--- START OF Stored data ---
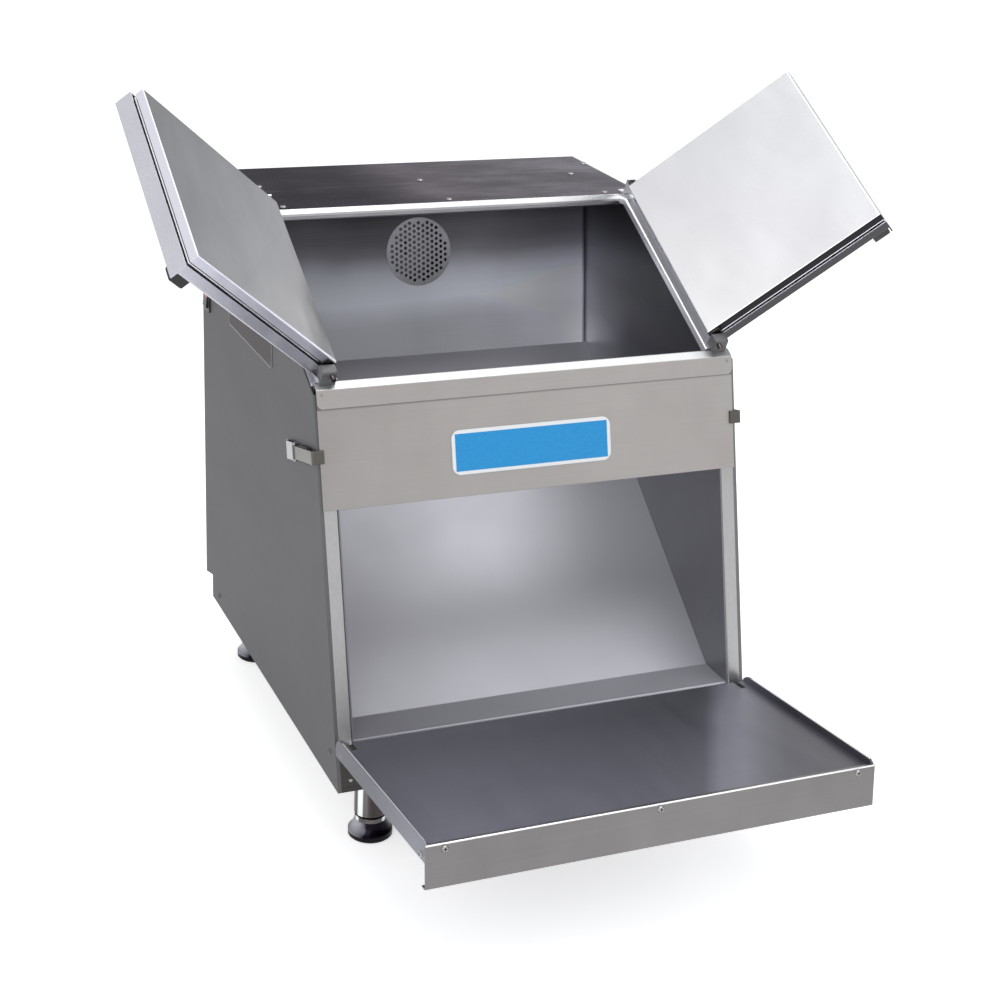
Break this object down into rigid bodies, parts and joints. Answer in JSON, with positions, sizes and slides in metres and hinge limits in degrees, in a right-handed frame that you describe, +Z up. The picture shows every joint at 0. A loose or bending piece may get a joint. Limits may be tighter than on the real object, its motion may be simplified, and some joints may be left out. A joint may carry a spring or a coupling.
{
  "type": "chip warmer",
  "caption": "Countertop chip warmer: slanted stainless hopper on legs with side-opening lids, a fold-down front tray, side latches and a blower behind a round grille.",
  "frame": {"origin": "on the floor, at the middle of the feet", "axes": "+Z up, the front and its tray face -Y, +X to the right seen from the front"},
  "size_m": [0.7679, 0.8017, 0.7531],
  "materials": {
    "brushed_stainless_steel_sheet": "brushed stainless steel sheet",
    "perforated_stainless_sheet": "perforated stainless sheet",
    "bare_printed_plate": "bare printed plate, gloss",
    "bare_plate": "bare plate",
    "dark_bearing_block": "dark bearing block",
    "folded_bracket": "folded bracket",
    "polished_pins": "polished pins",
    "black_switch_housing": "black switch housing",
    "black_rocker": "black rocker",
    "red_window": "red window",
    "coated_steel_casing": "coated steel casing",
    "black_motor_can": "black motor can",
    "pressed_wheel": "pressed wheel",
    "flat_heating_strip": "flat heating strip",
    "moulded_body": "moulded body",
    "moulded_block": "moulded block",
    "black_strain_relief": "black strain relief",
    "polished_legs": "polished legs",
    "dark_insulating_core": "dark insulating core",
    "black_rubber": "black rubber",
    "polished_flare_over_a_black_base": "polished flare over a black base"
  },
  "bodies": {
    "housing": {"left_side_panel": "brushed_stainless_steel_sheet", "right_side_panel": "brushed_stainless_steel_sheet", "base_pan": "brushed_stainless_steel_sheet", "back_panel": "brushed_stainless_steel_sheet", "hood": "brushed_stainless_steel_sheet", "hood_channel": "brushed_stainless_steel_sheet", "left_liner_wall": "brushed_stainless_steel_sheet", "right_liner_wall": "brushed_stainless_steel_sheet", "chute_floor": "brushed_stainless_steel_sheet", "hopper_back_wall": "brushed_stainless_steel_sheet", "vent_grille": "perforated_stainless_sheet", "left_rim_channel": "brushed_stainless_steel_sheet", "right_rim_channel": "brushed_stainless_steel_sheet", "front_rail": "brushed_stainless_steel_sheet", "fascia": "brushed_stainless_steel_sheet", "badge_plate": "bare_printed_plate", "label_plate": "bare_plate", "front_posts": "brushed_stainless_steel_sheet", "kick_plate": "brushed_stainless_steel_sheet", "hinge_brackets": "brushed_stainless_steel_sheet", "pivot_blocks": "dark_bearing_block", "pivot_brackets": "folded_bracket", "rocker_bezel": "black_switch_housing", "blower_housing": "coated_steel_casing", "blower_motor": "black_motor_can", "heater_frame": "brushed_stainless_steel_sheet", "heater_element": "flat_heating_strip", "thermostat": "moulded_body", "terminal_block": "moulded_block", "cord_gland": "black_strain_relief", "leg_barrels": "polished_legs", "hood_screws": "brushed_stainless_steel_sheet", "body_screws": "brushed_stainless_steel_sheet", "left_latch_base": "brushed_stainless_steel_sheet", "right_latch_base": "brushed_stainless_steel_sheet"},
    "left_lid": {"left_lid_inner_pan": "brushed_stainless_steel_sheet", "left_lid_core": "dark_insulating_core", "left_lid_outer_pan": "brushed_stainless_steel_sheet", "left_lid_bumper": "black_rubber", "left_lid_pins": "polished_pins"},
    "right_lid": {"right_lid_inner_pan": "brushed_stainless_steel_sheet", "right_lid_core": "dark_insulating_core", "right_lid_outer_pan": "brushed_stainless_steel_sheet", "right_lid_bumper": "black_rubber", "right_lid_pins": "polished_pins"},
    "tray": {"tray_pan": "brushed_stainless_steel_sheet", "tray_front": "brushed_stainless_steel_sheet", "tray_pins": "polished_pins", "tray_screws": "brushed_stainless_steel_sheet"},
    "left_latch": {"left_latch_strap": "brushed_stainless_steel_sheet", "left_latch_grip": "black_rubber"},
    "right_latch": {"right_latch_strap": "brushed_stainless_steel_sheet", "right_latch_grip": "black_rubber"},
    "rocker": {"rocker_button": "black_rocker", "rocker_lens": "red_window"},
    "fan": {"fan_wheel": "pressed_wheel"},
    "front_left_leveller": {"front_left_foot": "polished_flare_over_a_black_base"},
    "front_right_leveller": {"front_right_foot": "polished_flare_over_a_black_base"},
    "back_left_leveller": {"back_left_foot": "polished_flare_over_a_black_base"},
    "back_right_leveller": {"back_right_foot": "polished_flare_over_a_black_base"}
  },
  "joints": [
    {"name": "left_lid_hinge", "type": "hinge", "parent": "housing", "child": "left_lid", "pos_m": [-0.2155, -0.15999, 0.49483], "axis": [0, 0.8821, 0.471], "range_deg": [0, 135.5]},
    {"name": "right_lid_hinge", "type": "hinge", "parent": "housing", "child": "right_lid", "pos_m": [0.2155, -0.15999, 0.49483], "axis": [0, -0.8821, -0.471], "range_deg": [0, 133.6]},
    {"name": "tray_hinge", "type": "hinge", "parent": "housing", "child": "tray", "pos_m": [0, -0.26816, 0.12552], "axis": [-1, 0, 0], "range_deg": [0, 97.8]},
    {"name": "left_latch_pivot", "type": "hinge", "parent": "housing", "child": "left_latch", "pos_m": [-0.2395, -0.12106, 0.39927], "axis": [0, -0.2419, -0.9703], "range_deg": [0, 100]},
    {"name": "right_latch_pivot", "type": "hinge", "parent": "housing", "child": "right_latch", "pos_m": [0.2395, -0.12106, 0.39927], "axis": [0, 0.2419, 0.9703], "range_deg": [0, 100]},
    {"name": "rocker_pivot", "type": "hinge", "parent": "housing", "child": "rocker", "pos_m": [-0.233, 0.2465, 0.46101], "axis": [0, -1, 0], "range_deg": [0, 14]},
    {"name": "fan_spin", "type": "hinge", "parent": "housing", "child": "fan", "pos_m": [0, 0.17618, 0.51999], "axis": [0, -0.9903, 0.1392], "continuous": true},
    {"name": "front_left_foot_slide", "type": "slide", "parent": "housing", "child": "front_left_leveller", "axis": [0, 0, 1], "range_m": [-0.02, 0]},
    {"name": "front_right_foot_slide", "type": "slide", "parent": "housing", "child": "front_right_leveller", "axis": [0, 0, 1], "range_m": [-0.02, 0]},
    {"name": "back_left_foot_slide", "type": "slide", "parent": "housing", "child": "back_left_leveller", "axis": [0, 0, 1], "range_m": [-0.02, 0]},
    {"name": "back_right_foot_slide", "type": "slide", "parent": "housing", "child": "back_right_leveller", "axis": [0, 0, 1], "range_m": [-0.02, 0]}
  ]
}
--- END OF Stored data ---
Task details
Output the full listing exactly as it stands.

The solution
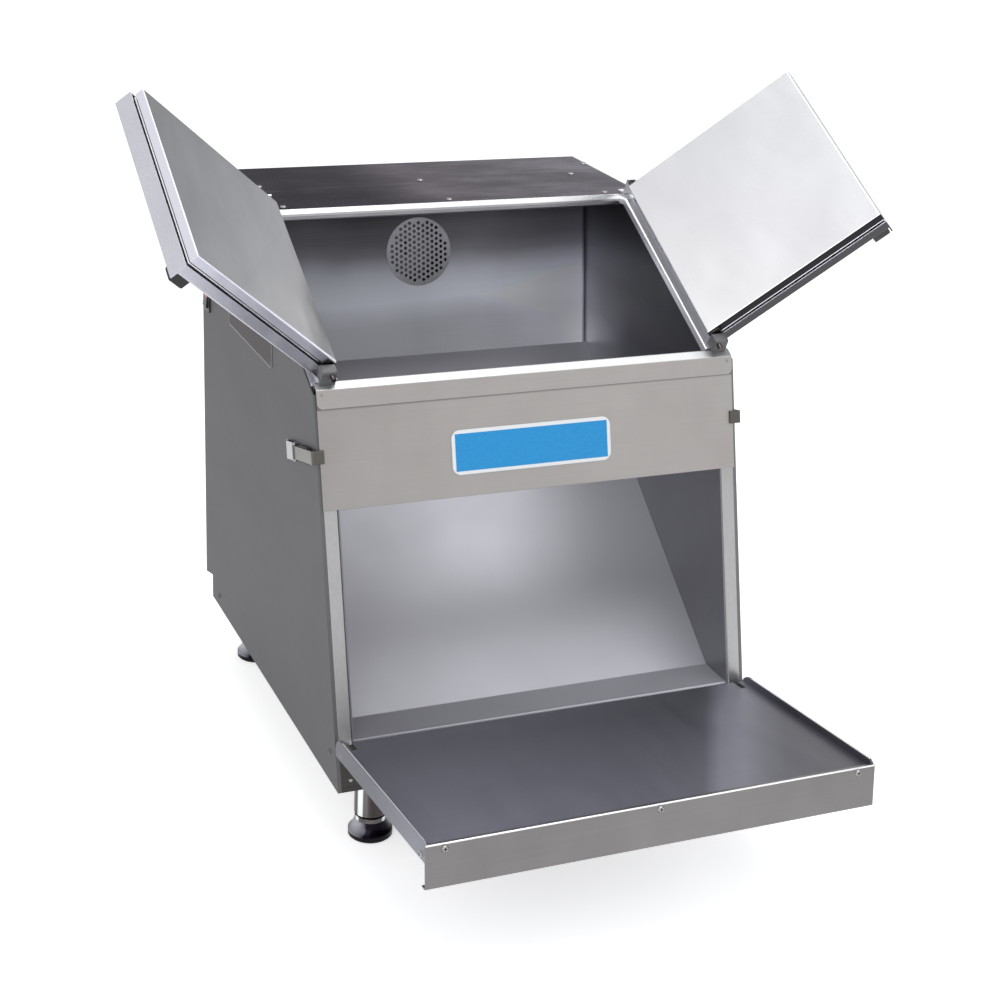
Break this object down into rigid bodies, parts and joints. Answer in JSON, with positions, sizes and slides in metres and hinge limits in degrees, in a right-handed frame that you describe, +Z up. The picture shows every joint at 0. A loose or bending piece may get a joint. Limits may be tighter than on the real object, its motion may be simplified, and some joints may be left out. A joint may carry a spring or a coupling.
{
  "type": "chip warmer",
  "caption": "Countertop chip warmer: slanted stainless hopper on legs with side-opening lids, a fold-down front tray, side latches and a blower behind a round grille.",
  "frame": {"origin": "on the floor, at the middle of the feet", "axes": "+Z up, the front and its tray face -Y, +X to the right seen from the front"},
  "size_m": [0.7679, 0.8017, 0.7531],
  "materials": {
    "brushed_stainless_steel_sheet": "brushed stainless steel sheet",
    "perforated_stainless_sheet": "perforated stainless sheet",
    "bare_printed_plate": "bare printed plate, gloss",
    "bare_plate": "bare plate",
    "dark_bearing_block": "dark bearing block",
    "folded_bracket": "folded bracket",
    "polished_pins": "polished pins",
    "black_switch_housing": "black switch housing",
    "black_rocker": "black rocker",
    "red_window": "red window",
    "coated_steel_casing": "coated steel casing",
    "black_motor_can": "black motor can",
    "pressed_wheel": "pressed wheel",
    "flat_heating_strip": "flat heating strip",
    "moulded_body": "moulded body",
    "moulded_block": "moulded block",
    "black_strain_relief": "black strain relief",
    "polished_legs": "polished legs",
    "dark_insulating_core": "dark insulating core",
    "black_rubber": "black rubber",
    "polished_flare_over_a_black_base": "polished flare over a black base"
  },
  "bodies": {
    "housing": {"left_side_panel": "brushed_stainless_steel_sheet", "right_side_panel": "brushed_stainless_steel_sheet", "base_pan": "brushed_stainless_steel_sheet", "back_panel": "brushed_stainless_steel_sheet", "hood": "brushed_stainless_steel_sheet", "hood_channel": "brushed_stainless_steel_sheet", "left_liner_wall": "brushed_stainless_steel_sheet", "right_liner_wall": "brushed_stainless_steel_sheet", "chute_floor": "brushed_stainless_steel_sheet", "hopper_back_wall": "brushed_stainless_steel_sheet", "vent_grille": "perforated_stainless_sheet", "left_rim_channel": "brushed_stainless_steel_sheet", "right_rim_channel": "brushed_stainless_steel_sheet", "front_rail": "brushed_stainless_steel_sheet", "fascia": "brushed_stainless_steel_sheet", "badge_plate": "bare_printed_plate", "label_plate": "bare_plate", "front_posts": "brushed_stainless_steel_sheet", "kick_plate": "brushed_stainless_steel_sheet", "hinge_brackets": "brushed_stainless_steel_sheet", "pivot_blocks": "dark_bearing_block", "pivot_brackets": "folded_bracket", "rocker_bezel": "black_switch_housing", "blower_housing": "coated_steel_casing", "blower_motor": "black_motor_can", "heater_frame": "brushed_stainless_steel_sheet", "heater_element": "flat_heating_strip", "thermostat": "moulded_body", "terminal_block": "moulded_block", "cord_gland": "black_strain_relief", "leg_barrels": "polished_legs", "hood_screws": "brushed_stainless_steel_sheet", "body_screws": "brushed_stainless_steel_sheet", "left_latch_base": "brushed_stainless_steel_sheet", "right_latch_base": "brushed_stainless_steel_sheet"},
    "left_lid": {"left_lid_inner_pan": "brushed_stainless_steel_sheet", "left_lid_core": "dark_insulating_core", "left_lid_outer_pan": "brushed_stainless_steel_sheet", "left_lid_bumper": "black_rubber", "left_lid_pins": "polished_pins"},
    "right_lid": {"right_lid_inner_pan": "brushed_stainless_steel_sheet", "right_lid_core": "dark_insulating_core", "right_lid_outer_pan": "brushed_stainless_steel_sheet", "right_lid_bumper": "black_rubber", "right_lid_pins": "polished_pins"},
    "tray": {"tray_pan": "brushed_stainless_steel_sheet", "tray_front": "brushed_stainless_steel_sheet", "tray_pins": "polished_pins", "tray_screws": "brushed_stainless_steel_sheet"},
    "left_latch": {"left_latch_strap": "brushed_stainless_steel_sheet", "left_latch_grip": "black_rubber"},
    "right_latch": {"right_latch_strap": "brushed_stainless_steel_sheet", "right_latch_grip": "black_rubber"},
    "rocker": {"rocker_button": "black_rocker", "rocker_lens": "red_window"},
    "fan": {"fan_wheel": "pressed_wheel"},
    "front_left_leveller": {"front_left_foot": "polished_flare_over_a_black_base"},
    "front_right_leveller": {"front_right_foot": "polished_flare_over_a_black_base"},
    "back_left_leveller": {"back_left_foot": "polished_flare_over_a_black_base"},
    "back_right_leveller": {"back_right_foot": "polished_flare_over_a_black_base"}
  },
  "joints": [
    {"name": "left_lid_hinge", "type": "hinge", "parent": "housing", "child": "left_lid", "pos_m": [-0.2155, -0.15999, 0.49483], "axis": [0, 0.8821, 0.471], "range_deg": [0, 135.5]},
    {"name": "right_lid_hinge", "type": "hinge", "parent": "housing", "child": "right_lid", "pos_m": [0.2155, -0.15999, 0.49483], "axis": [0, -0.8821, -0.471], "range_deg": [0, 133.6]},
    {"name": "tray_hinge", "type": "hinge", "parent": "housing", "child": "tray", "pos_m": [0, -0.26816, 0.12552], "axis": [-1, 0, 0], "range_deg": [0, 97.8]},
    {"name": "left_latch_pivot", "type": "hinge", "parent": "housing", "child": "left_latch", "pos_m": [-0.2395, -0.12106, 0.39927], "axis": [0, -0.2419, -0.9703], "range_deg": [0, 100]},
    {"name": "right_latch_pivot", "type": "hinge", "parent": "housing", "child": "right_latch", "pos_m": [0.2395, -0.12106, 0.39927], "axis": [0, 0.2419, 0.9703], "range_deg": [0, 100]},
    {"name": "rocker_pivot", "type": "hinge", "parent": "housing", "child": "rocker", "pos_m": [-0.233, 0.2465, 0.46101], "axis": [0, -1, 0], "range_deg": [0, 14]},
    {"name": "fan_spin", "type": "hinge", "parent": "housing", "child": "fan", "pos_m": [0, 0.17618, 0.51999], "axis": [0, -0.9903, 0.1392], "continuous": true},
    {"name": "front_left_foot_slide", "type": "slide", "parent": "housing", "child": "front_left_leveller", "axis": [0, 0, 1], "range_m": [-0.02, 0]},
    {"name": "front_right_foot_slide", "type": "slide", "parent": "housing", "child": "front_right_leveller", "axis": [0, 0, 1], "range_m": [-0.02, 0]},
    {"name": "back_left_foot_slide", "type": "slide", "parent": "housing", "child": "back_left_leveller", "axis": [0, 0, 1], "range_m": [-0.02, 0]},
    {"name": "back_right_foot_slide", "type": "slide", "parent": "housing", "child": "back_right_leveller", "axis": [0, 0, 1], "range_m": [-0.02, 0]}
  ]
}